One stands 6 feet 9, holds numerous college offers and has already verbally committed to play at Florida State. The other's about a foot shorter and could stand to put on a few pounds.
"Man, I've seen that kid eat six meals and he's the same weight, if not lighter, the next day," Wesley Chapel High football coach Tony Egan says of Justin Trapnell, who tips the scales in the 145-pound range.
And as of Game 3, Trapnell is now the Wildcats' quarterback. Together, Trapnell and newcomer Chaz Neal — he's the big one — merely hold major keys to Chapel's aspirations of a first-ever playoff victory.
"That's where the real 'change Chapel' thing comes in. If we're able to get to the playoffs and win," said Egan, who created the motto after taking over as head coach in January 2016.
The former River Ridge offensive line coach (and alumnus) took over a Wildcat program that needed some changes, having gone 2-8 in its previous two years, winless the one before. Egan transformed the offense into a more run-minded one.
Dexter Leverett, who transferred in from South Carolina, helped move along the approach. He led the Wildcats with 1,249 yards rushing and 10 touchdowns as they went 7-2. It was Chapel's first winning season in five years.
Yet it all felt a bit insufficient. The defeats doomed Chapel's playoff hopes. After a 7-0 start, the Wildcats needed to beat either Zephyrhills or River Ridge to secure one of two 5A, District 8 playoff spots, but lost both.
"We started 7-0 and we got in that Zephyrhills game. We faced adversity, and we didn't know what to do with it," Egan said. "So maybe now that we've faced it and overcome it, it's going to help us in the long run."
He refers to adversity on multiple fronts this season. Never a fun eventuality, the Wildcats (3-1) lost 14-7 to rival Wiregrass Ranch in Week 2. And late in that game, Isaiah Bolden injured his shoulder while trying to make a run from his quarterback position. Bolden hasn't played since, but was in good spirits Monday watching his Wildcats roll to a 49-0 victory over Fivay.
And he's happy to have Trapnell as the new quarterback. Bolden, a University of Oregon commit, is very much a cornerback who was trying his best under center.
"Oh, man," Bolden starts, a smile that beams relief. "Traps just puts us in a better position to help the team win, putting me at wide receiver and of course cornerback. And in better position to take that step into the playoffs. That's the step we all want to take."
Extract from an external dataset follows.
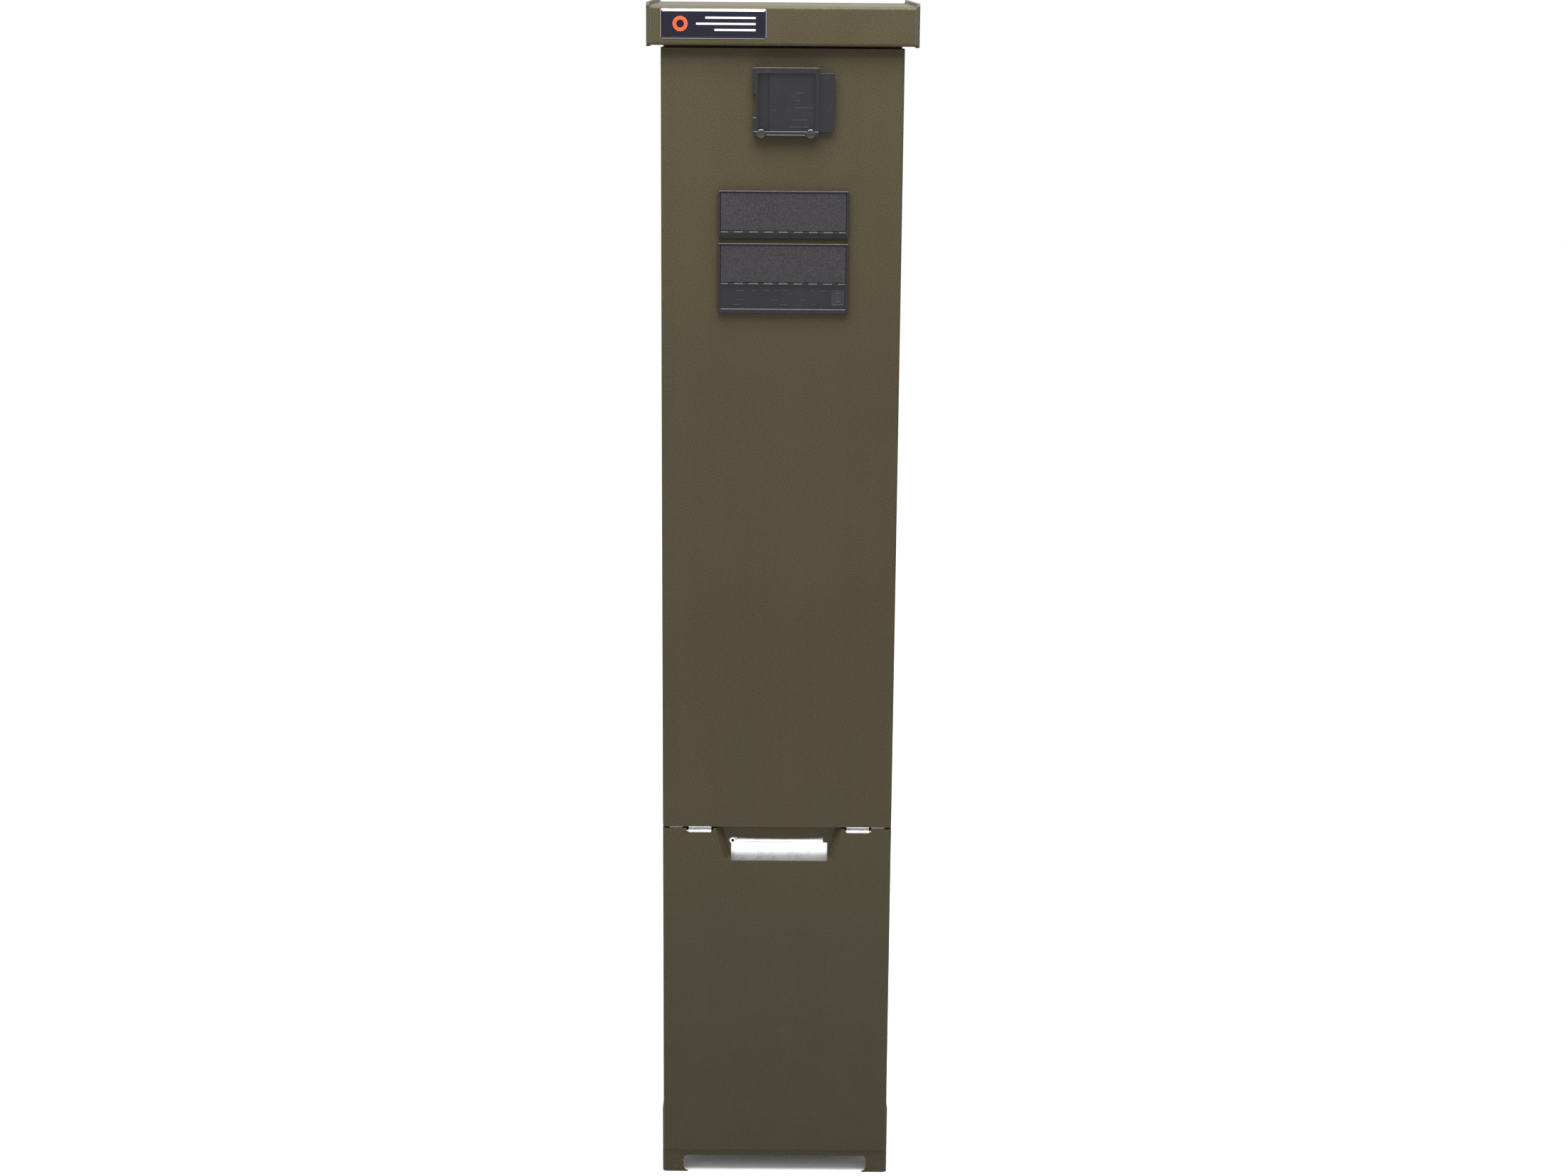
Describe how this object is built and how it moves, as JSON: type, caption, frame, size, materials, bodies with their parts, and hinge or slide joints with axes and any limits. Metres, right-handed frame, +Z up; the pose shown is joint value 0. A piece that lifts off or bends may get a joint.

Trapnell didn't need to do much throwing in his first start, his lone completion being a 47-yard TD to Jelani Vassell as Chapel ran for 264 yards while beating Pasco 42-12. And on Monday he hooked up with Vassell on the game's first play for a 74-yard score. Trapnell added a running TD while going 4-for-6 for 100 yards and another score.
"I felt a lot of pressure, actually, before my first start but I had to do it for my team and make things work," Trapnell said. "I used to be a quarterback in Little League, when I was 12, 13, but never thought I would come back in high school to do it."
That stems from the weight issue. Trapnell knows he needs to put on at least 30 pounds, preferably 50, to get serious college looks.
"He's a player," Egan said. " . . . We talked about it as a coaching staff, who are we gonna put back there (at QB) with all these guys getting hurt. Who is our main 'gamer' and Trap is a kid like that. Just enough chip on his shoulder, but not a disciplinary problem, and that's a fine line. It makes him a good football player."
For a guy whose size is no problem, there's been a process with Neal as well. The 260-pounder transferred from Armwood, where he was called on to more or less tie up blockers.
The Wildcats want him to be more of a presence.
"When he came in where he was very raw, not a whole lot of experience. He's a big kid but the first week, he wasn't bringing the physicality we wanted. The Pasco game he was extremely physical, so he's getting to that level we need that ultimately will help him transfer to the next level."
Neal gave FSU a verbal commit in July, getting offered by coaches at the Jimbo Fisher Football Camp in Tallahassee. He hasn't taken an official visit, planning that for Oct. 7 when the 'Noles play Miami.
"Since I was about 9 years old FSU has been in my heart," said Neal, who has taken greatly to Chapel, praising the "family" vibe. "I love the school, the coaches, everything."
When Bolden gets back healthy, Chapel will be fully loaded and tuning up for that critical stretch of games with Zephyrhills and River Ridge. The Wildcats host both district rivals.
The new playoff points system means it's possible Wesley Chapel could not win the district and still make the postseason.
But . . .
"We don't want to leave it to chance with the points," Egan said. "We want to go out and win our district."